The objectives themselves are nothing to write home about. You'll have seen them all before you clean out your second area. They can be mind-numbingly easy, like eavesdropping on a conversation, inconsistently difficult, like pickpocketing a guy, or my absolute least favorite, the ones where you have to eliminate multiple targets without being discovered. The fact that it's extremely easy to be caught during these is one thing, that's an instant fail state. The part that gets me is that there's no instant retry. You have to lose your pursuers, backtrack to where you started the mission originally, wait through the mission-giver's 20-second spiel, and then you get to retry. Sometimes I even just let the guards kill me, because I know the last checkpoint the game set was right where I started the mission. May as well cut out all that nonsense in favor of putting the controller down. Completing at least a few of these menial tasks is mandatory, as they give you information that may or may not be critical in making sure your assassination goes off without a hitch. It can be interesting to ogle and plan around this knowledge, but nothing really beat the "fuck it, we'll do it live" approach I usually brought to the scene. They try to build it up like a big heist, but it's working within the incredibly limited constraints of AC1's gameplay variety.
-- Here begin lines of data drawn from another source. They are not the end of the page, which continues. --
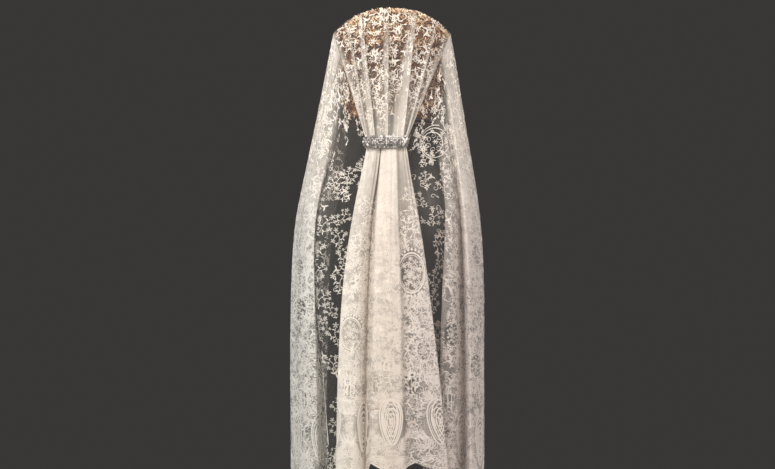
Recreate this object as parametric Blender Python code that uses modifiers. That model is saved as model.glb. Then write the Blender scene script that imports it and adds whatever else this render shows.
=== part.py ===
# A lace mantilla worn over a high openwork comb and gathered at the nape by a jewelled clasp.
# Frame: metres, +Z up, the wearer faces +Y, so the back of the mantilla faces -Y.
# The origin is where the teeth of the comb enter the hair.

import math
from collections import namedtuple

import bpy
import numpy as np
from mathutils import Matrix

MM = 0.001

# Cloth
CLOTH_WALL = 0.0012
SEAM_GAP = 0.0006
SCALLOP_WIDTH = 0.096
SCALLOP_DEPTH = 0.020

# Comb
COMB_WALL = 0.003
COMB_RADIUS = 0.172
COMB_LEAN = math.tan(math.radians(8))
COMB_HALF_BASE = 0.100
COMB_HALF_TOP = 0.132
COMB_CORNER_HEIGHT = 0.208
COMB_CREST_HEIGHT = 0.2665
CREST_POWER = 2.6
COMB_BAND = 0.014
COMB_COLUMNS = 9
COMB_TIERS = 5
HOLE_SHARE = 0.66
HOLE_CORNER_SHARE = 0.74
TOOTH_LENGTH = 0.070
TOOTH_MIDDLE_SHARE = 0.8
TOOTH_TIP_SHARE = 0.35
TEETH = 5

# The cloth's line over the comb
CREST_HALF = 0.139
CREST_RADIUS = 0.190
CREST_CORNER_HEIGHT = 0.222
CREST_MIDDLE_HEIGHT = 0.2727

# Clasp
CLASP_LEFT = -0.0515
CLASP_RIGHT = 0.0213
CLASP_CENTRE_Z = -0.0405
CLASP_HEIGHT = 0.0295
CLASP_DEPTH = 0.006
CLASP_BACK_Y = -0.0535
CLASP_END_RADIUS = 0.0138
CLASP_END_LOBES = 4
CLASP_END_SWELL = 0.16
CLASP_END_SPREAD = 0.545
CLASP_END_POINTS = 24
CLASP_ROUNDING = 0.002

# Seam lines of the cloth, in millimetres
CREST_SEAM = 2.2
CREST_SEAM_DROP = 0.3
SHOULDER_SEAM = 1.2
SIDE_SEAM_OUT = 1.1
SIDE_SEAM_DROP = 0.5
GATHER_Y = -46
GATHER_CURVE = 4
FAN_FOOT_Z = -43.0
FAN_FOOT = {"left": (-58, -42, FAN_FOOT_Z), "right": (31, -42, FAN_FOOT_Z)}
TEMPLE = {"left": (-104, 132, 30), "right": (104, 132, 30)}
# The turned-under edge beside the tail starts this far in front of the clasp's foot, and runs this far
# across and forwards for each whole of rise.
TURN_START = 8
TURN_ACROSS = 90
TURN_FORWARD = 20

# Heights of the rows of fold positions below the clasp
LEVELS = (-110, -220, -380, -560)
TAIL_HEM = -812
TAIL_HEM_PHASE = 0.28

# Pleats of the fan: place across the clasp, place across the crest, height towards the back.
# A pleat with two turns has a sharp edge, one with a single turn is soft.
Pleat = namedtuple("Pleat", "name turns clasp_x crest_x height")
FAN = (
    Pleat("left edge", 1, -58, -139, 0),
    Pleat("ridge 1", 1, -51, -116, 10),
    Pleat("valley 1", 1, -47, -97, -7),
    Pleat("ridge 2", 2, -42, -88, 9),
    Pleat("valley 2", 1, -36, -68, -8),
    Pleat("ridge 3", 2, -32, -60, 9),
    Pleat("valley 3", 1, -25, -38, -9),
    Pleat("ridge 4", 1, -17, -14, 14),
    Pleat("valley 4", 1, -4, 10, -12),
    Pleat("ridge 5", 2, 7, 44, 11),
    Pleat("valley 5", 1, 15, 68, -7),
    Pleat("ridge 6", 1, 21, 92, 10),
    Pleat("valley 6", 1, 26, 114, -4),
    Pleat("right edge", 1, 31, 139, 0),
)

# The fan's line from the crest to the clasp: share of the way down, millimetres wrapped back over the
# comb, and share of the pleat's height.
Row = namedtuple("Row", "down wrap swell")
FAN_LINE = (Row(0, 0, 0), Row(0.03, 6, 0), Row(0.33, 3, 0.6), Row(0.68, 0, 1.0), Row(1, 0, 0.28))

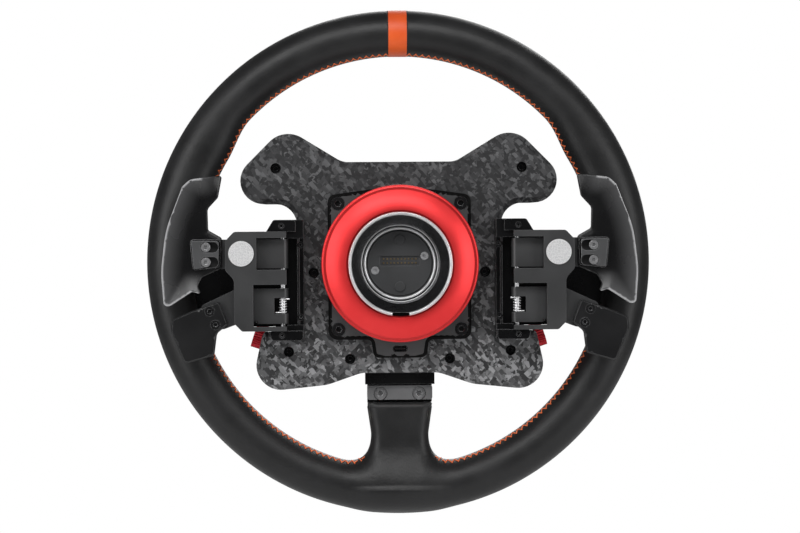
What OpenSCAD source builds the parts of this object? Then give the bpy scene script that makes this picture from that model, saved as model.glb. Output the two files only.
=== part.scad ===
// Racing wheel for a driving simulator: a round leather rim on a flat core, a carbon shell with
// a control panel, two paddle modules and a quick-release socket on the back.
// The back faces -Y, the driver's side faces +Y and the wheel stands upright with +Z up.
// The origin is on the wheel's axis, where the straight wall of the quick-release bore begins.

/* [Rim] */
// Outer diameter of the leather rim
rim_d = 330; // [326:1:334]
// Diameter of the grip's round section
grip_d = 30; // [29:0.5:31]
// Thickness of the leather on the grip
leather_t = 1.6; // [1.2:0.1:2]
// Width of the stripe at the top of the rim
stripe_w = 12; // [8:1:16]
// Thickness of the metal core inside the rim and spokes
core_t = 5; // [4:0.5:5]
// Width of the bottom spoke's metal
spoke_w = 32; // [28:1:34]

/* [Shell] */
// Depth of the carbon shell, from its back face to its seam
shell_depth = 18; // [16:0.5:20]
// Thickness of the shell's walls
shell_t = 2.5; // [2:0.1:3]
// Width of the bevel round the shell's back face
bevel_w = 3.2; // [2:0.1:4]
// Depth of the control housing in front of the shell
housing_depth = 18; // [18:0.5:20]
// Thickness of the driver's panel
panel_t = 2; // [1.6:0.1:3]

/* [Quick release] */
// Radius of the bore that takes the wheel base's shaft
bore_r = 25.2; // [25:0.05:25.4]
// Length of the bore's straight wall
bore_length = 14; // [12:0.5:14]
// Outer radius of the steel socket
socket_r = 33; // [32.5:0.1:33.2]
// Outer radius of the red collar
collar_r = 50.2; // [49:0.1:52]
// How far the collar slides to let the wheel go
collar_travel = 7; // [5:0.5:8]
// Radial clearance of every running fit
running_gap = 0.05; // [0.03:0.01:0.08]

/* [Paddles] */
// Distance of each hinge pin from the middle of the wheel
pin_x = 74.8; // [74.5:0.1:75]
// Diameter of the hinge pins
pin_d = 3; // [2.6:0.1:3.2]
// Radius of the round magnet in each paddle housing
magnet_r = 8.05; // [7.5:0.05:8.5]
// Thickness of the paddle blades
blade_t = 4; // [3:0.1:4.5]

/* [Controls] */
// Radius of the push buttons
button_r = 6; // [5:0.1:6.2]
// How far a push button moves in
button_travel = 1.5; // [1:0.1:1.6]
// Radius of the two rotary knobs
knob_r = 11; // [9:0.5:12]
// Radius of the red thumb rollers
roller_r = 8; // [7:0.1:8.2]
// Number of shift lights
light_count = 10; // [6:1:10]

/* [Hidden] */
$fn = 64;
left = -1;
right = 1;

// Depths along Y, from the wheel base's side to the driver's side
socket_back = -8;
hub_y = 20;
shell_y = 28;
seam_y = shell_y + shell_depth;
panel_y = seam_y + housing_depth;
core_y = seam_y + 4;
frame_y = core_y + core_t;
frame_t = 3.5;
board_y = frame_y + frame_t + 1;
board_t = 1.6;
rim_y = core_y + core_t / 2;

grip_r = grip_d / 2;
ring_r = rim_d / 2 - grip_r;
inner_r = ring_r - grip_r;
foam_r = grip_r - leather_t;
stitch_r = 0.6;

function unit(v) = v / norm(v);
function turn(d) = d > 180 ? d - 360 : d < -180 ? d + 360 : d;

// One corner [x, z, radius] between its neighbours a and c, as points on the rounding arc
function corner_arc(a, b, c, steps) =
  let (p = [b.x, b.y],
       u = unit([a.x, a.y] - p),
       v = unit([c.x, c.y] - p),
       half = acos(u * v) / 2,
       centre = p + unit(u + v) * b[2] / sin(half),
       reach = b[2] / tan(half),
       from = p + u * reach - centre,
       to = p + v * reach - centre,
       start = atan2(from.y, from.x),
       sweep = turn(atan2(to.y, to.x) - start))
  b[2] == 0 ? [p] : [for (k = [0 : steps]) centre + b[2] * [cos(start + sweep * k / steps),
                                                           sin(start + sweep * k / steps)]];

// A closed outline with each of its corners [x, z, radius] rounded
function rounded(c, steps = 8) =
  [for (i = [0 : len(c) - 1])
    each corner_arc(c[(i + len(c) - 1) % len(c)], c[i], c[(i + 1) % len(c)], steps)];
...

The combat is middling for entirely different reasons. Mechanics such as "combo kill" are tied to timing your button presses in a really unclear rhythm. Aside from yeeting people off rooftops, I never really found a good use for grabs. None of it really matters by the time you unlock a counter maneuver, which you can use to take out entire small armies with little effort. They also seem to run away in terror after you kill enough of them in a single encounter. Maybe it's designed that way to give the player some room to breathe, or maybe it's like that to prevent more corpses from piling up and occupying precious PS3 processing power.

Fighting isn't your only option, and that brings us to the stealth. Escaping guards requires two things: breaking line of sight, and finding a hiding spot before any other guards see you. Even if you flee to the rooftops, the guards are relentless, have eagle eyesight, and are omnipresent. Shaking these guys is way harder than it has any right to be, I turn a sharp corner like the game wants me to, try to find a bench to sit on, and there's just another guard there anyways. I climb up a building only to be spotted by the guards stationed there anyways. Again, I frequently found letting Altair die dishonorably to be the more effective option.
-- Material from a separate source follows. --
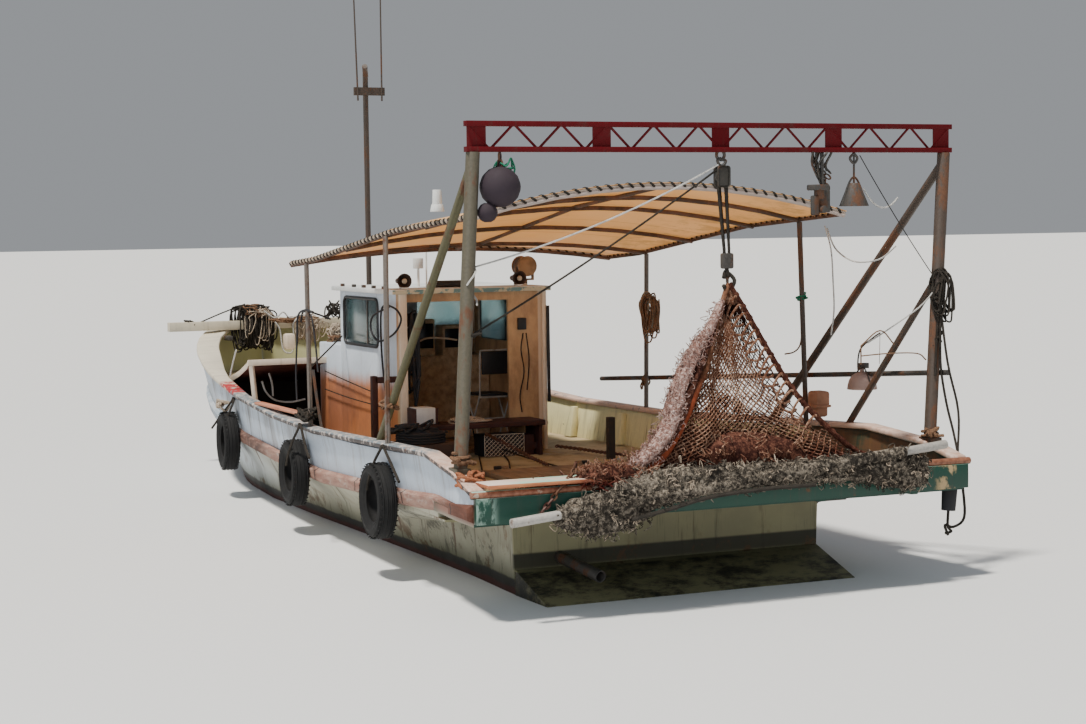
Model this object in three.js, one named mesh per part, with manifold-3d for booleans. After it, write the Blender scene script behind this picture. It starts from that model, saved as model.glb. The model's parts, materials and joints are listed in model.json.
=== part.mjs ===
// A small stern trawler for inshore work, moored empty, with her net hung in the stern gallows.
// Millimetres. +X is the bow, +Y is port, +Z is up.
// The origin is on the centreline at the waterline, near mid length.
import * as THREE from 'three';
import { mergeVertices } from 'three/addons/utils/BufferGeometryUtils.js';
import Module from 'manifold-3d';

const wasm = await Module();
wasm.setup();

// Driving dimensions
const SEAT = 0.3; // gap between faces that touch
const DECK = 550; // working deck above the waterline
const FOREDECK = 950;
const FOREDECK_AFT = 1900; // where the deck steps up
const STEP_TOP = FOREDECK_AFT + 20;
const TRANSOM = -5457;
const STERN = -6386; // aft face of the platform
const WALL = 60; // bulwark thickness
const CAP = { overhang: 30, thickness: 40, aftWidth: 120, bowWidth: 230 };
const STRAKE = { depth: 45, height: 120 };
const GALLOWS = {
  x: -6000, halfWidth: 1800, foot: 945, top: 2970, beamTop: 3167, lean: -119, radius: 45,
};
const SHELTER = { aft: -5416, fore: -1564, halfWidth: 1490, sheet: 10, pipe: 16 };
const HOUSE = { aft: -1915, fore: -456, halfWidth: 664, roof: 1930, wall: 40, roofDepth: 40 };
const CASING = { fore: 150, top: 1440 };
const HOOD = { aft: -50, fore: 1850, top: 1310, slope: 0.158, thickness: 55, pad: 1225 };
const SHAFT = { z: -420, inner: -4400, radius: 18, propX: -4760, propRadius: 225 };
const RUDDER = { x: -5100, top: -190, bottom: -740, fore: -4990, aft: -5380, stock: 22, pintle: 16 };

// Hull stations from the transom to the stem, each half breadth and height in mm
const COLUMNS = [
  'x', 'gunY', 'gunZ', 'sideY', 'sideZ', 'chineY', 'chineZ', 'waterY', 'bilgeY', 'bilgeZ', 'keelZ',
];
const HULL = [
  [-5457, 1772, 970, 1690, 535, 1204, 510, 1185, 1050, -70, -100],
  [-4600, 1715, 925, 1650, 515, 1240, 400, 1135, 1010, -100, -140],
  [-3600, 1648, 885, 1600, 500, 1270, 300, 1115, 990, -180, -260],
  [-2400, 1570, 855, 1520, 490, 1250, 260, 1110, 980, -220, -370],
  [-1000, 1476, 863, 1430, 490, 1230, 265, 1115, 960, -240, -440],
  [300, 1387, 925, 1335, 500, 1180, 290, 1090, 900, -240, -480],
  [1300, 1305, 1020, 1230, 510, 1085, 320, 990, 780, -230, -500],
  [2100, 1210, 1122, 1085, 520, 940, 345, 840, 630, -220, -500],
  [3000, 1010, 1262, 830, 540, 680, 380, 585, 400, -200, -470],
  [3500, 790, 1352, 590, 560, 450, 400, 360, 230, -180, -420],
  [3850, 505, 1420, 340, 570, 250, 410, 190, 110, -150, -350],
  [4100, 210, 1460, 130, 580, 95, 420, 70, 40, -120, -280],
  [4200, 0, 1470, 0, 590, 0, 430, 0, 0, -110, -220],
].map((row) => Object.fromEntries(COLUMNS.map((name, i) => [name, row[i]])));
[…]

Outside of combat, you can "blend" by pretending to be a scholar by holding X, which is basically a free pass through most obstacles, at the cost of minimum movement speed. Perhaps the technology wasn't quite there yet, but Assassin's Creed should fit the bill for being a social stealth game, where you hide in plain sight amongst the people. The groups of scholars you can blend with are getting there, but they're a binary choice; you're blending with them, or you aren't. Social stealth is an idea Ubisoft didn't try again until early builds of Splinter Cell: Conviction, which then turned into Watch Dogs, which didn't even deliver on that aspect anyways. Did I mention that modern Ubisoft sucks?
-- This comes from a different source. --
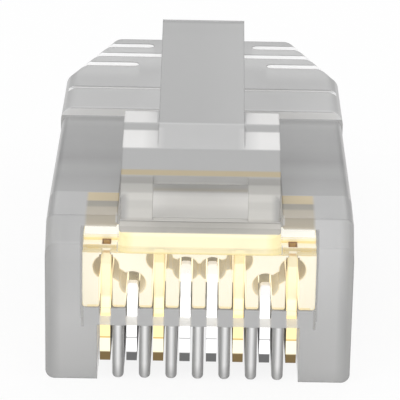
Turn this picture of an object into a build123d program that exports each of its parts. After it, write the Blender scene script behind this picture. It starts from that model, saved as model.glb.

At the end of it all, I'm not quite sure what Assassin's Creed even is. I don't feel stealthy, so it isn't a stealth game. It's "open world" only in the sense that you can approach your objective in whatever route you see fit. It's a collectathon if you're a FREAK and think collecting the flags isn't a completely pointless waste of time. For 2007 though, open world/sandbox games weren't exactly plentiful. The genre had room to grow, and I think it's commendable that Ubisoft Montreal built a sufficient skeleton to build upon and support the series for over a decade and counting, even if it meant their fate as a studio was sealed.